TASK DIRECTIONS:
The records below are split into lines. How many of those lines contain the string "parts"? Reply with the number only.

........

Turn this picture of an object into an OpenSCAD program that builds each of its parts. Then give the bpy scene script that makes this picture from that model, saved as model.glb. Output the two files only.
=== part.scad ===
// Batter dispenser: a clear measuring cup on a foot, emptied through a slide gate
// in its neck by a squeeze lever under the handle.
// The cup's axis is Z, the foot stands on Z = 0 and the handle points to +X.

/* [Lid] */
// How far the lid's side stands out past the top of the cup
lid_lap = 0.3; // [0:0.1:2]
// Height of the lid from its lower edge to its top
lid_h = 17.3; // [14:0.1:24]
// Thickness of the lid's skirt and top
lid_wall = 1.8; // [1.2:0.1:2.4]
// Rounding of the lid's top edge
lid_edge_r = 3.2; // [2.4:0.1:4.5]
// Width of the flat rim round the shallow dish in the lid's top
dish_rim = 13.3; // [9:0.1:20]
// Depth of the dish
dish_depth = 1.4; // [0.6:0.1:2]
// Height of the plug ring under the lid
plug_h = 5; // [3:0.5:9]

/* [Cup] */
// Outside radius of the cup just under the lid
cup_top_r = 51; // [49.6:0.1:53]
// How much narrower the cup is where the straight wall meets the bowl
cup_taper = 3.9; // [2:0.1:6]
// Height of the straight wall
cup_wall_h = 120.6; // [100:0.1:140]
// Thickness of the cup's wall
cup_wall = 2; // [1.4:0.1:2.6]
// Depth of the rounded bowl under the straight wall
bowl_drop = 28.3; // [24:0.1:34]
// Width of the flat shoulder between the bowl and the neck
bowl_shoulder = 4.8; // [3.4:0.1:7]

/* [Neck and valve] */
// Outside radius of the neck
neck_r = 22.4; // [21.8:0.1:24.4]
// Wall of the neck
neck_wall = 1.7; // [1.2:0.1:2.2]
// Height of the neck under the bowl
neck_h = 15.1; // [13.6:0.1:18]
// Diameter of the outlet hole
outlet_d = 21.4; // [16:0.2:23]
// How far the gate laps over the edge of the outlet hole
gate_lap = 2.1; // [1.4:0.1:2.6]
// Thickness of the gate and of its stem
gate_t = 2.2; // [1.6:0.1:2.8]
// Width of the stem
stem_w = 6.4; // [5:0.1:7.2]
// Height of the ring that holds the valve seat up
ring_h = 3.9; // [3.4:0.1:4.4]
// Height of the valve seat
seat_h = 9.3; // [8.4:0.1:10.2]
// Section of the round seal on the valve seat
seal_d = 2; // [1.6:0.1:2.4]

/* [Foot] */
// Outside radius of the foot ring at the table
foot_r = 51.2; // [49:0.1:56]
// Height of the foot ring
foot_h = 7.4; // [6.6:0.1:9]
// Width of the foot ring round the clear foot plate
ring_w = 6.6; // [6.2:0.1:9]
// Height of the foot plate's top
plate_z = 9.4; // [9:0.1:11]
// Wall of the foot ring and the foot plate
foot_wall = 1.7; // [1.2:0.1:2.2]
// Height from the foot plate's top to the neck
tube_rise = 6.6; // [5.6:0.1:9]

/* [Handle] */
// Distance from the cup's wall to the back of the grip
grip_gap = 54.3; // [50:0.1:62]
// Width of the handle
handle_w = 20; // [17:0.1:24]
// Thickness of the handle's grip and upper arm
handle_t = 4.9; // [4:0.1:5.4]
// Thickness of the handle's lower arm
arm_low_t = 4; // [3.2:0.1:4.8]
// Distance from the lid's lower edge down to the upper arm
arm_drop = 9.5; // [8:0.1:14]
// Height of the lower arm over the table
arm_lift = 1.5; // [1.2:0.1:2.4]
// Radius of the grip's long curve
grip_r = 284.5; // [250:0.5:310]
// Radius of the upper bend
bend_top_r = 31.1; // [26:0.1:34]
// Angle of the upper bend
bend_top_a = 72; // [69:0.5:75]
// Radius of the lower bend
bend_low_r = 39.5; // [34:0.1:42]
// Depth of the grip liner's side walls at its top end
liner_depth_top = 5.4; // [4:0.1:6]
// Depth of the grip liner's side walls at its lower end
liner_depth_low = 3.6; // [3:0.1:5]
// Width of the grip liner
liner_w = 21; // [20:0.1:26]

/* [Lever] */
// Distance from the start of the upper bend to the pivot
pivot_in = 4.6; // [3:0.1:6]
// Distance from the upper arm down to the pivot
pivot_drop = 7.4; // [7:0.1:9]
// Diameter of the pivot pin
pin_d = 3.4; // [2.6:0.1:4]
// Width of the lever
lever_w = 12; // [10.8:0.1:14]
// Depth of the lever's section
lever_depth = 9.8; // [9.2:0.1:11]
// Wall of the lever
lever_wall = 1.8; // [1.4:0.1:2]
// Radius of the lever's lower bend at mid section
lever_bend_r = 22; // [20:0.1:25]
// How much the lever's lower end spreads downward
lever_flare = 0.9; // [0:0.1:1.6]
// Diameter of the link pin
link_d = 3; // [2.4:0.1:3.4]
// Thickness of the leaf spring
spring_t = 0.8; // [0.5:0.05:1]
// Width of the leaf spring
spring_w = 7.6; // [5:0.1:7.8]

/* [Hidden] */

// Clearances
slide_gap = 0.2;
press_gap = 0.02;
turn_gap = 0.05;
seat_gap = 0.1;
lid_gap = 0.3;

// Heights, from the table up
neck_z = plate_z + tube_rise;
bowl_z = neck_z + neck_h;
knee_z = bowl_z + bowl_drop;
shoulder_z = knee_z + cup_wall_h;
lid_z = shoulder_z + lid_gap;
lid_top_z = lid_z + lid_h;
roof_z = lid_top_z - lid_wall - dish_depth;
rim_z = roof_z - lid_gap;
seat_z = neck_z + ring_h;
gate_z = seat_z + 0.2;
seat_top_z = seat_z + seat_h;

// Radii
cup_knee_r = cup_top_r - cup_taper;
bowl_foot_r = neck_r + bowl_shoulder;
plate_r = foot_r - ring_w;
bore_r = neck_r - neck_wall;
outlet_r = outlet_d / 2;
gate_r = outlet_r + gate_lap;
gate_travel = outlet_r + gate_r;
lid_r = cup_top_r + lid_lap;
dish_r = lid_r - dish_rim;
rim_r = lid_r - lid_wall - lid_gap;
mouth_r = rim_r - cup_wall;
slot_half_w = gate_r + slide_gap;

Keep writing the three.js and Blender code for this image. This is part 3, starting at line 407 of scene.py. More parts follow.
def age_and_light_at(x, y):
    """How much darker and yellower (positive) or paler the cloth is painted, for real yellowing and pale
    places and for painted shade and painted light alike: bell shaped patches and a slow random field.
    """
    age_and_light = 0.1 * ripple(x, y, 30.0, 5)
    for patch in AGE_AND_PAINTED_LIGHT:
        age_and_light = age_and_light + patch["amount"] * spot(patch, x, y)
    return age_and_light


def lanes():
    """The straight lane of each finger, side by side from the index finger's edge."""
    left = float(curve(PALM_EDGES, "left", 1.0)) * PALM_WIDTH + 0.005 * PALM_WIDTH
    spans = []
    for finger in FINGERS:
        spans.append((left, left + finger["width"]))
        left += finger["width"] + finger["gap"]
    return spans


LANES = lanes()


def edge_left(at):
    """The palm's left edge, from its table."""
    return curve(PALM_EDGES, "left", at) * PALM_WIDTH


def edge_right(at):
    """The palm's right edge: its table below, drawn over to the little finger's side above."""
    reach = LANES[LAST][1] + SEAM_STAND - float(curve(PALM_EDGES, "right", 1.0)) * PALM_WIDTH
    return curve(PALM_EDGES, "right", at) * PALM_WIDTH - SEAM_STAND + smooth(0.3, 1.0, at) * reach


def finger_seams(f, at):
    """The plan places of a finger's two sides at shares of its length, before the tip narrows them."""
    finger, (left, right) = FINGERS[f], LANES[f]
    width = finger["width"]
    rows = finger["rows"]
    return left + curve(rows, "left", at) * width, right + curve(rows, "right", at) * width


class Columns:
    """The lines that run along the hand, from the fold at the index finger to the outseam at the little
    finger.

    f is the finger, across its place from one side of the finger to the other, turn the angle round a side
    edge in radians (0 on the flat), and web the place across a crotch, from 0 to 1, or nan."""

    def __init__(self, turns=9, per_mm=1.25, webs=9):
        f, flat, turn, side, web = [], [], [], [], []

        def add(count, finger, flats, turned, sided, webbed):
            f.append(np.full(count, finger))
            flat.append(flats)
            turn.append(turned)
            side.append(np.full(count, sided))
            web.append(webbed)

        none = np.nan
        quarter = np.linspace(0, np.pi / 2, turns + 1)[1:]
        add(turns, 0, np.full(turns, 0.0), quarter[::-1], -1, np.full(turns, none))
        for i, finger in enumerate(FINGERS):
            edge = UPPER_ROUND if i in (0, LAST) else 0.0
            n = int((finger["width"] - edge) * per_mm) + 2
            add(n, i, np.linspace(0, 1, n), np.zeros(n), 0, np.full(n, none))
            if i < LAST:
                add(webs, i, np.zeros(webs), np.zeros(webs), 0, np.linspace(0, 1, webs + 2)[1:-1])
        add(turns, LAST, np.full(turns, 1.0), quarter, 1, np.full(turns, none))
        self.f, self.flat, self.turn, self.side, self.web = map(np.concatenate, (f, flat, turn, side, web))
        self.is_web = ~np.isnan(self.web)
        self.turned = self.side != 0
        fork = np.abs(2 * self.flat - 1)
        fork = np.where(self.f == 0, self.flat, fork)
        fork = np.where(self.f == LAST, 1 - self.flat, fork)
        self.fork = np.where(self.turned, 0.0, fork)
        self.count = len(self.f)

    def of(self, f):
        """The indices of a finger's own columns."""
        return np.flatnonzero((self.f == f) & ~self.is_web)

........

EXERCISE RESULT:
2